Avec le PEO, Brigitte Stanké et ses collaborateurs proposent plutôt d’enseigner explicitement des régularités graphotactiques de notre système d’écriture, c’est-à-dire les graphèmes les plus fréquents pour représenter les phonèmes inconsistants (p. ex. : /ɛ̃/ : in ), et des régularités morphologiques, c’est-à-dire la production de séquences de lettres (préfixes et suffixes) et de lettres muettes porteuses de sens (p. ex. : « ette » à diminutif; dérivation lexicale : gris à grise) pour développer les compétences orthographiques et rédactionnelles des élèves. L’enseignement explicite de ces régularités orthographiques profiterait à tous les élèves, mais plus particulièrement aux faibles orthographieurs. De plus, l’acquisition des régularités orthographiques est moins coûteuse cognitivement, comparativement à celle de l’orthographe lexicale des mots inconsistants, car elle nécessite un nombre réduit de connaissances orthographiques à mémoriser pour orthographier correctement une plus grande quantité de mots.

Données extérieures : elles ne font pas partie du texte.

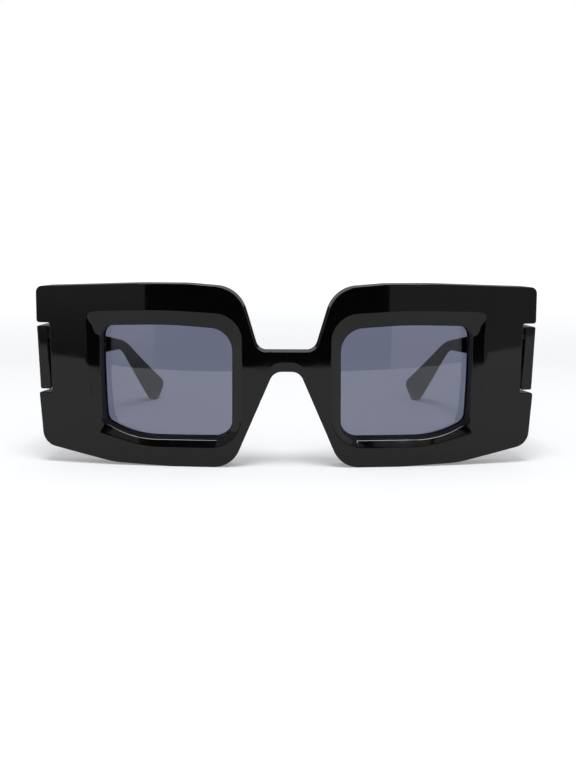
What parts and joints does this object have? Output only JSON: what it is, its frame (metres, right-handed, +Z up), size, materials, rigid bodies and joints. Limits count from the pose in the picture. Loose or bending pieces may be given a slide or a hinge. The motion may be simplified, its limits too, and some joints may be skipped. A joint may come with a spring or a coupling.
{
  "type": "rectangular sunglasses",
  "caption": "Open rectangular sunglasses: thick black acetate front with faceted lens openings and notched sides, smoke lenses and folding temples with bent tips.",
  "frame": {"origin": "on the surface that the open sunglasses stand on, under the middle of their box", "axes": "+X to the right as seen by someone who looks at the front, +Y from the front towards the temple tips, +Z up"},
  "size_m": [0.1502, 0.1448, 0.0545],
  "materials": {
    "black_acetate": "polished",
    "smoke_lens": "clear, tinted",
    "nickel_silver": "tumbled",
    "screw_steel": "turned",
    "core_wire": "drawn"
  },
  "bodies": {
    "front": {"front": "black_acetate", "lens_right": "smoke_lens", "lens_left": "smoke_lens", "nose_pad_right": "black_acetate", "nose_pad_left": "black_acetate", "front_hinge_right": "nickel_silver", "front_hinge_left": "nickel_silver", "hinge_screw_right": "screw_steel", "hinge_screw_left": "screw_steel"},
    "temple_right": {"temple_right": "black_acetate", "temple_hinge_right": "nickel_silver", "core_wire_right": "core_wire"},
    "temple_left": {"temple_left": "black_acetate", "temple_hinge_left": "nickel_silver", "core_wire_left": "core_wire"}
  },
  "joints": [
    {"name": "fold_right", "type": "hinge", "parent": "front", "child": "temple_right", "pos_m": [0.06785, -0.05335, 0.03184], "axis": [0, 0, 1], "range_deg": [0, 78]},
    {"name": "fold_left", "type": "hinge", "parent": "front", "child": "temple_left", "pos_m": [-0.06785, -0.05335, 0.03184], "axis": [0, 0, -1], "range_deg": [0, 83]}
  ]
}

La mise à l’essai du programme en troisième année

Le PEO a été validé auprès d’élèves de la troisième année du primaire dans une étude à méthodologie mixte. Ce programme, qui se déroule à raison de quatre séances par semaine, présente une paire de régularités par semaine (p. ex. : /ɛ̃/ : in et ain). Pour élaborer la liste de régularités graphotactiques et morphologiques, les chercheurs ont utilisé des mots tirés de l’Échelle québécoise d’acquisition de l’orthographe lexicale (Stanké et coll., 2019). Celle-ci est constituée d’un lexique scolaire provenant de divers champs disciplinaires, soit des mots auxquels les élèves sont le plus fréquemment exposés à l’école. Chaque journée d’entraînement a une structure similaire et utilise des stratégies qui favorisent la mémorisation à long terme des connaissances, soit un enseignement explicite des règles orthographiques, des activités ludiques permettant un rappel répété des règles et réduisant l’exposition à l’erreur. Des dictées sont prévues avant, à la quatrième journée d’entraînement et à la fin de tous les entraînements afin de mesurer la progression des élèves.

Structure des entraînements (Stanké et coll., 2020 : 4-7)

  • Présentation des régularités

  • Discussion sur la règle avec les élèves (vérifier la compréhension des élèves, ce qu’ils en retiennent, ce qu’ils observent, etc.)

  • Mémorisation de la ou des règles orthographiques

  • Exercices de rappel et de mémorisation des règles orthographiques (ex. Sudomots et mots cachés)

Y a-t-il des effets concluants en orthographe lexicale et en production textuelle?

Au terme de l’expérimentation, les chercheurs notent une amélioration significative des compétences orthographiques des bons et des faibles orthographieurs de la troisième année, ce qui montre l’effet positif du PEO. De plus, un mois et demi après chaque séance d’entraînement, les apprentissages se maintiennent. Les élèves sont également en mesure d’utiliser leurs nouvelles connaissances pour orthographier des mots n’ayant pas été enseignés pendant les séances. Cependant, les chercheurs mentionnent qu’il est nécessaire de considérer le rythme d’apprentissage des élèves et leur niveau quand vient le temps de choisir le nombre d’activités et les mots à travailler.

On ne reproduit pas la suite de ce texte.